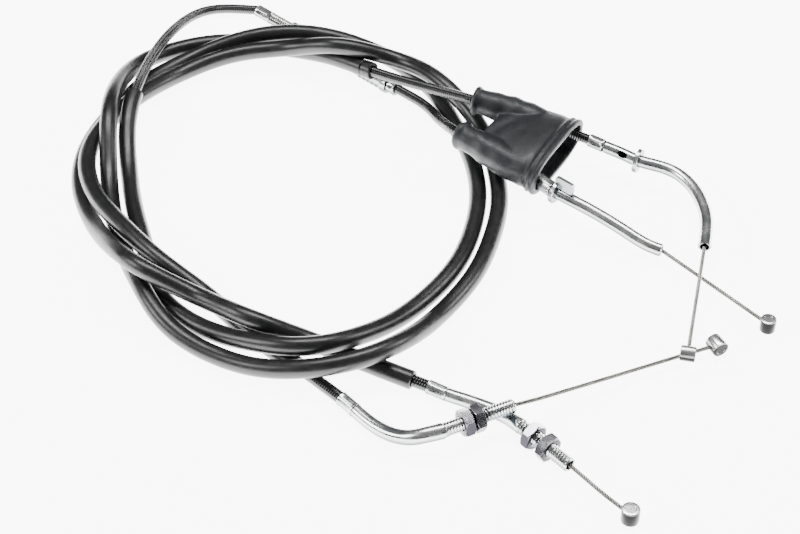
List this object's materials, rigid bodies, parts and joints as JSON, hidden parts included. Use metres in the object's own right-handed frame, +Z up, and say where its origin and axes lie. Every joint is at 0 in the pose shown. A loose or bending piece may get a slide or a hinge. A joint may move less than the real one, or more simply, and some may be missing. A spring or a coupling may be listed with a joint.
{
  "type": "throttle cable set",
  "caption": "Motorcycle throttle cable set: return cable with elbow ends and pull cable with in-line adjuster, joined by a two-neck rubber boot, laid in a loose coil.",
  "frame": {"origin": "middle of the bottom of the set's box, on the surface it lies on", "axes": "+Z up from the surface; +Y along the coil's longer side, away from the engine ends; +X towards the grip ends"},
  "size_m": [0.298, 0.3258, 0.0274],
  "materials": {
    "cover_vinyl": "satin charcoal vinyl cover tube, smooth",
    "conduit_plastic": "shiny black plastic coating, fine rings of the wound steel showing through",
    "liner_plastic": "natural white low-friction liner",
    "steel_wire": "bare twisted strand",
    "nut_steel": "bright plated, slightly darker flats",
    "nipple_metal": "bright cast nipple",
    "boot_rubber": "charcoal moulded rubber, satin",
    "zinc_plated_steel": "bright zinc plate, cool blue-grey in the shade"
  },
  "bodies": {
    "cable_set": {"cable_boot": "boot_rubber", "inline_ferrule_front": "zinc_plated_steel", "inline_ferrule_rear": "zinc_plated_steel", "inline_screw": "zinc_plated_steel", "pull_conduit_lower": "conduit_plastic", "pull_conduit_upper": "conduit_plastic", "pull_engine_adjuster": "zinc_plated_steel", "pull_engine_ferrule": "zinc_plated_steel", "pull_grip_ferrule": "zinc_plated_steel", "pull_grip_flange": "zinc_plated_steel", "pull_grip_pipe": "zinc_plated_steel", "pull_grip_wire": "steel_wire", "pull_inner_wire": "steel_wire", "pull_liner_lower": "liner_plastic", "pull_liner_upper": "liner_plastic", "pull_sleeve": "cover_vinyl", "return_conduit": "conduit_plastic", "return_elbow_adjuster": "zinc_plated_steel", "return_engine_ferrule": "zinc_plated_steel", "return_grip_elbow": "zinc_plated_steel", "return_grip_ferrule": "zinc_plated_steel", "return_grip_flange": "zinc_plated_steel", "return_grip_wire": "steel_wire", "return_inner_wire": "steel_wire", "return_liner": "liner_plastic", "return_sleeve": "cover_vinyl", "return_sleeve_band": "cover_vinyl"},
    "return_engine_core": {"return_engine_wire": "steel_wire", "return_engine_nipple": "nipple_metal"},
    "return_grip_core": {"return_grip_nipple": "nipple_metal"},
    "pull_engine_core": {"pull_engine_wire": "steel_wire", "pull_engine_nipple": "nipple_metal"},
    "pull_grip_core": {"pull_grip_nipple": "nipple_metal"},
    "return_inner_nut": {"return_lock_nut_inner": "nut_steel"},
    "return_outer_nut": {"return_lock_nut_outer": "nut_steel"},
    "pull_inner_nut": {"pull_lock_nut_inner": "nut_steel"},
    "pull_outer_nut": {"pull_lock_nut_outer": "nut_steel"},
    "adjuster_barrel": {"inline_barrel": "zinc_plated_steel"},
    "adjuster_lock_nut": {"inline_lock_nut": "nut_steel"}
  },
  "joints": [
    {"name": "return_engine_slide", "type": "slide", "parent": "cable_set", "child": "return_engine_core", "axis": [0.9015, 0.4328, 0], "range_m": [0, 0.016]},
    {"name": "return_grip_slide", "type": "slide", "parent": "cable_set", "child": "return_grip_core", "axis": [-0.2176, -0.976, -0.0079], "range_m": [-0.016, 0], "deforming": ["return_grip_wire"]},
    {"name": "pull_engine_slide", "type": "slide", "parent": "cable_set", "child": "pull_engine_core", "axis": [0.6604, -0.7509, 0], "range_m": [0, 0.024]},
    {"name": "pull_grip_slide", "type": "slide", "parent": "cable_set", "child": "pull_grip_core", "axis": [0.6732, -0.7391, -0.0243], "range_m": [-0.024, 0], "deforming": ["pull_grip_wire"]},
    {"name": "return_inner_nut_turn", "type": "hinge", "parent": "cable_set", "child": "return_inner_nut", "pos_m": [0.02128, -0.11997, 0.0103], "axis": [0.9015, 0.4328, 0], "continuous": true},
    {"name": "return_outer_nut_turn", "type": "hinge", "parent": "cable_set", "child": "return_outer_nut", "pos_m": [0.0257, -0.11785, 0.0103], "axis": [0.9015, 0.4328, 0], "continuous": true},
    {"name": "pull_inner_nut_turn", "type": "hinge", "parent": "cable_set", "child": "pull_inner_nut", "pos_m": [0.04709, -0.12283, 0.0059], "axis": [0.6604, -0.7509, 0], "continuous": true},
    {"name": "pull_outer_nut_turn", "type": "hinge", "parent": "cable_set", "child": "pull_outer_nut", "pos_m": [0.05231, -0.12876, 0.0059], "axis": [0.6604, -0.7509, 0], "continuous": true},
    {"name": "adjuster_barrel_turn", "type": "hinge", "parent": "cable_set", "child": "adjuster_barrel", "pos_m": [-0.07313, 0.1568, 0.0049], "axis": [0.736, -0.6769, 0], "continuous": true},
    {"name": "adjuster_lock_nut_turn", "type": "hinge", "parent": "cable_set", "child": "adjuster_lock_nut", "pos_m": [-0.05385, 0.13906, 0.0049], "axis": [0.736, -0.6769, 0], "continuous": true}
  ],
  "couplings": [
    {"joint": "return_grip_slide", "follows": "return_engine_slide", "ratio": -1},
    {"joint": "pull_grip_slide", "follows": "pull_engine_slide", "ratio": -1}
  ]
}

+ + + + + + +

• [Written problem] Copy out each line exactly as written.

• [Written solution]
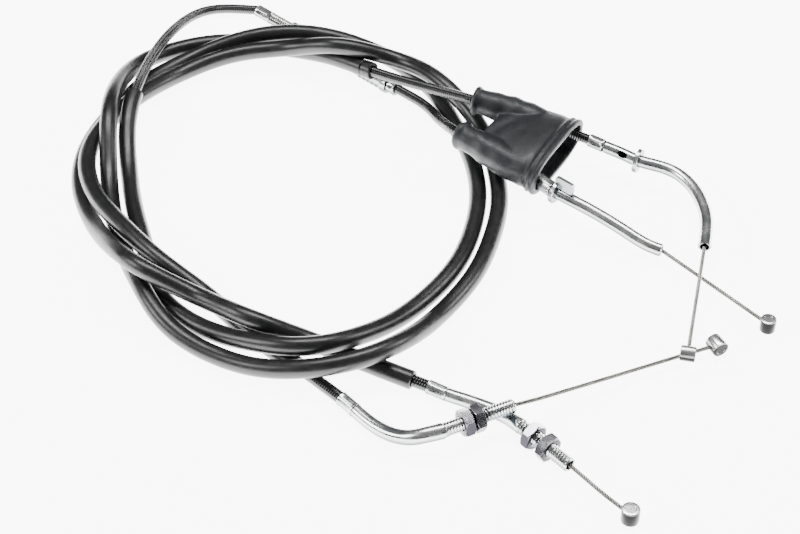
List this object's materials, rigid bodies, parts and joints as JSON, hidden parts included. Use metres in the object's own right-handed frame, +Z up, and say where its origin and axes lie. Every joint is at 0 in the pose shown. A loose or bending piece may get a slide or a hinge. A joint may move less than the real one, or more simply, and some may be missing. A spring or a coupling may be listed with a joint.
{
  "type": "throttle cable set",
  "caption": "Motorcycle throttle cable set: return cable with elbow ends and pull cable with in-line adjuster, joined by a two-neck rubber boot, laid in a loose coil.",
  "frame": {"origin": "middle of the bottom of the set's box, on the surface it lies on", "axes": "+Z up from the surface; +Y along the coil's longer side, away from the engine ends; +X towards the grip ends"},
  "size_m": [0.298, 0.3258, 0.0274],
  "materials": {
    "cover_vinyl": "satin charcoal vinyl cover tube, smooth",
    "conduit_plastic": "shiny black plastic coating, fine rings of the wound steel showing through",
    "liner_plastic": "natural white low-friction liner",
    "steel_wire": "bare twisted strand",
    "nut_steel": "bright plated, slightly darker flats",
    "nipple_metal": "bright cast nipple",
    "boot_rubber": "charcoal moulded rubber, satin",
    "zinc_plated_steel": "bright zinc plate, cool blue-grey in the shade"
  },
  "bodies": {
    "cable_set": {"cable_boot": "boot_rubber", "inline_ferrule_front": "zinc_plated_steel", "inline_ferrule_rear": "zinc_plated_steel", "inline_screw": "zinc_plated_steel", "pull_conduit_lower": "conduit_plastic", "pull_conduit_upper": "conduit_plastic", "pull_engine_adjuster": "zinc_plated_steel", "pull_engine_ferrule": "zinc_plated_steel", "pull_grip_ferrule": "zinc_plated_steel", "pull_grip_flange": "zinc_plated_steel", "pull_grip_pipe": "zinc_plated_steel", "pull_grip_wire": "steel_wire", "pull_inner_wire": "steel_wire", "pull_liner_lower": "liner_plastic", "pull_liner_upper": "liner_plastic", "pull_sleeve": "cover_vinyl", "return_conduit": "conduit_plastic", "return_elbow_adjuster": "zinc_plated_steel", "return_engine_ferrule": "zinc_plated_steel", "return_grip_elbow": "zinc_plated_steel", "return_grip_ferrule": "zinc_plated_steel", "return_grip_flange": "zinc_plated_steel", "return_grip_wire": "steel_wire", "return_inner_wire": "steel_wire", "return_liner": "liner_plastic", "return_sleeve": "cover_vinyl", "return_sleeve_band": "cover_vinyl"},
    "return_engine_core": {"return_engine_wire": "steel_wire", "return_engine_nipple": "nipple_metal"},
    "return_grip_core": {"return_grip_nipple": "nipple_metal"},
    "pull_engine_core": {"pull_engine_wire": "steel_wire", "pull_engine_nipple": "nipple_metal"},
    "pull_grip_core": {"pull_grip_nipple": "nipple_metal"},
    "return_inner_nut": {"return_lock_nut_inner": "nut_steel"},
    "return_outer_nut": {"return_lock_nut_outer": "nut_steel"},
    "pull_inner_nut": {"pull_lock_nut_inner": "nut_steel"},
    "pull_outer_nut": {"pull_lock_nut_outer": "nut_steel"},
    "adjuster_barrel": {"inline_barrel": "zinc_plated_steel"},
    "adjuster_lock_nut": {"inline_lock_nut": "nut_steel"}
  },
  "joints": [
    {"name": "return_engine_slide", "type": "slide", "parent": "cable_set", "child": "return_engine_core", "axis": [0.9015, 0.4328, 0], "range_m": [0, 0.016]},
    {"name": "return_grip_slide", "type": "slide", "parent": "cable_set", "child": "return_grip_core", "axis": [-0.2176, -0.976, -0.0079], "range_m": [-0.016, 0], "deforming": ["return_grip_wire"]},
    {"name": "pull_engine_slide", "type": "slide", "parent": "cable_set", "child": "pull_engine_core", "axis": [0.6604, -0.7509, 0], "range_m": [0, 0.024]},
    {"name": "pull_grip_slide", "type": "slide", "parent": "cable_set", "child": "pull_grip_core", "axis": [0.6732, -0.7391, -0.0243], "range_m": [-0.024, 0], "deforming": ["pull_grip_wire"]},
    {"name": "return_inner_nut_turn", "type": "hinge", "parent": "cable_set", "child": "return_inner_nut", "pos_m": [0.02128, -0.11997, 0.0103], "axis": [0.9015, 0.4328, 0], "continuous": true},
    {"name": "return_outer_nut_turn", "type": "hinge", "parent": "cable_set", "child": "return_outer_nut", "pos_m": [0.0257, -0.11785, 0.0103], "axis": [0.9015, 0.4328, 0], "continuous": true},
    {"name": "pull_inner_nut_turn", "type": "hinge", "parent": "cable_set", "child": "pull_inner_nut", "pos_m": [0.04709, -0.12283, 0.0059], "axis": [0.6604, -0.7509, 0], "continuous": true},
    {"name": "pull_outer_nut_turn", "type": "hinge", "parent": "cable_set", "child": "pull_outer_nut", "pos_m": [0.05231, -0.12876, 0.0059], "axis": [0.6604, -0.7509, 0], "continuous": true},
    {"name": "adjuster_barrel_turn", "type": "hinge", "parent": "cable_set", "child": "adjuster_barrel", "pos_m": [-0.07313, 0.1568, 0.0049], "axis": [0.736, -0.6769, 0], "continuous": true},
    {"name": "adjuster_lock_nut_turn", "type": "hinge", "parent": "cable_set", "child": "adjuster_lock_nut", "pos_m": [-0.05385, 0.13906, 0.0049], "axis": [0.736, -0.6769, 0], "continuous": true}
  ],
  "couplings": [
    {"joint": "return_grip_slide", "follows": "return_engine_slide", "ratio": -1},
    {"joint": "pull_grip_slide", "follows": "pull_engine_slide", "ratio": -1}
  ]
}